Métro, mettre haut, mais trop…

Blafards et las, penchés sur nos journaux, Direct 8 le disputant au Parisien, sur nos lectures allant du Comment faire l’amour à un oeuf à Toutes les recettes à base d’homme, ou l’inverse, sudokusant, cruciverbant, tapotant sur nos mobiles, bref composant cette vaste faune du métro de fin de journée, n’espérant pas grand chose de la soirée à venir qui sentait déjà le plat industriel réchauffé au micro-ondes, le téléfilm relatant les brèves amours d’un SDF et d’une CDD, la pêche aux vidéos à poster sur FB, ou le boulot à finir chez soi  lorsque le message du conducteur commença son voyage dans nos oreilles, sous les casques des mains-libres et ipodistes, puis dans les conduits cerumenisés avant frapper sur nos tympans puis de slalomer dans les osselets, marteaux, étriers, enclumes, s’essuyer les pieds dans le vestibule avant que de — je schématise — parvenir au cortex. Où il aurait pu se fondre et mourir s’il n’avait continué, gai et plein d’espoir, à nourrir nos oreilles.
Ce message disait : “Mairie d’Ivry, terminus. la descente s’effectuera du côté gauche dans le sens de la marche (une bonne nouvelle car il y a alors une sortie en tête). Je vous souhaite une excellente soirée chez vous, prenez beaucoup de plaisir ! Pour ceux qui sont deux, je souhaite de l’amour. Pour ceux qui sont seuls, je souhaite de l’espoir et pour ceux qui vont travailler, je souhaite du courage. A tous, je souhaite de la joie et une nuit agréable. »

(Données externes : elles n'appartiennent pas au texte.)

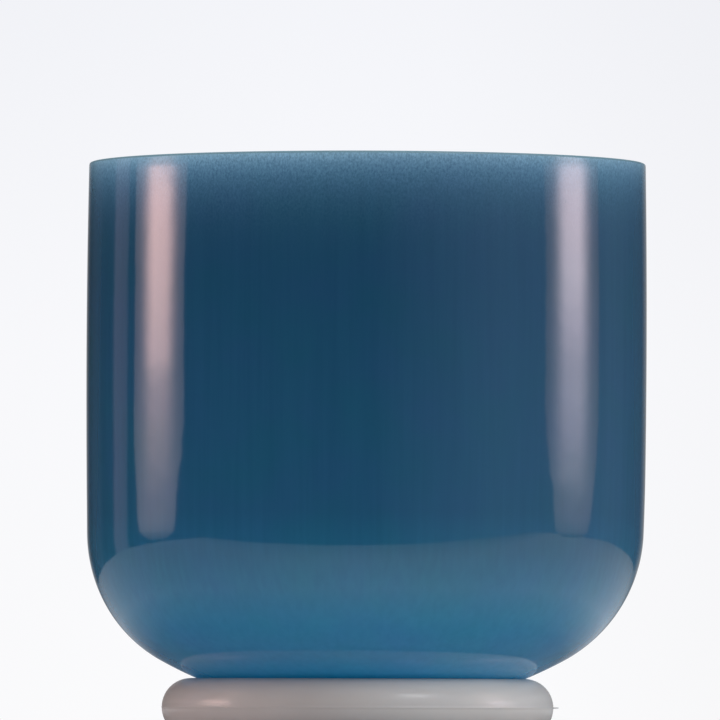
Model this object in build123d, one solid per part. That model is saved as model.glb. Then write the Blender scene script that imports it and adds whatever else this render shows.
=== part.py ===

Nous avions tous décroché de notre activité pour mieux écouter. Les yeux s’arrondissaient, les sourires naissaient, les colonnes vertébrales s’assouplissaient, les cerveaux s’adoucissaient. Nous descendîmes sur le quai, euphorisés, sous le regard interrogateur des attendants, ceux qui repartaient dans l’autre sens.
Le conducteur, que nous guettions tous, était un immense et beau Noir, et déjà, les voyageurs le remerciaient, lui en souhaitaient bien de même (ça se dit ?).
Puis tels les petits personnages de Sempé, nous montâmes les escaliers, ce grand petit bonheur gravés sur nos faces. La foule se délita à l’air libre et c’est seule que j’entrai dans la rue du Colombier où un voisin me sortit de ma béatitude : « T’as l’air bien gaie, ce soir ! ».
Ben oui, il suffit d’un rien pour être heureux. J’avais pas les poils du bout de la queue d’une idée pour mon blog et grâce à ce joyeux travailleur de l’ombre (ouais, bon, ça va !)… voilà. C’est une histoire vraie, le message était juste un peu moins long mais c’était l’idée.
La morale ? Y en a pas. Puis quoi encore ? Bossez un peu aussi, non !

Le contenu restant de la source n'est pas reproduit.